Architecture - Architecture - 57300

ZenDNN User Guide (57300)

Document ID
57300
Release Date
2026-04-13
Revision
5.2.1 English

When both vLLM and the zentorch packages are installed, vLLM automatically detects the zentorch platform and uses zentorch optimizations via torch.compile.

Figure 1. vLLM V1 Engine

The plugin leverages AMD EPYC™ specific intrinsics and optimizations to accelerate computations on AMD EPYC™ CPUs. However, it may also function on other x86 CPUs that meet the required ISA. We use zentorch to compile the LLM with torch.compile, replacing the native ops with zentorch's optimized ops.

Key Components

The system consists of two main components that work together to enable CPU optimization.

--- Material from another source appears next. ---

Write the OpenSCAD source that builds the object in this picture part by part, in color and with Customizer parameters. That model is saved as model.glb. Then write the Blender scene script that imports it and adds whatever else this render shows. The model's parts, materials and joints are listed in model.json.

  • The ZenCPUPlatform extends vLLM's CpuPlatform class and configures the system for CPU. It establishes the compilation configuration using CompilationLevel.DYNAMO_ONCE or CompilationMode.DYNAMO_TRACE_ONCE with the inductor backend, and integrates zentorch operators through the zentorch._compile_backend.optimize_pass injection.
  • The Plugin Entry Points (defined in init.py) handle the initialization process by registering with vLLM through the vllm.platform_plugins and vllm.general_plugins mechanisms. These entry points apply necessary patches before model initialization occurs and ensure compatibility by validating the vLLM version requirements.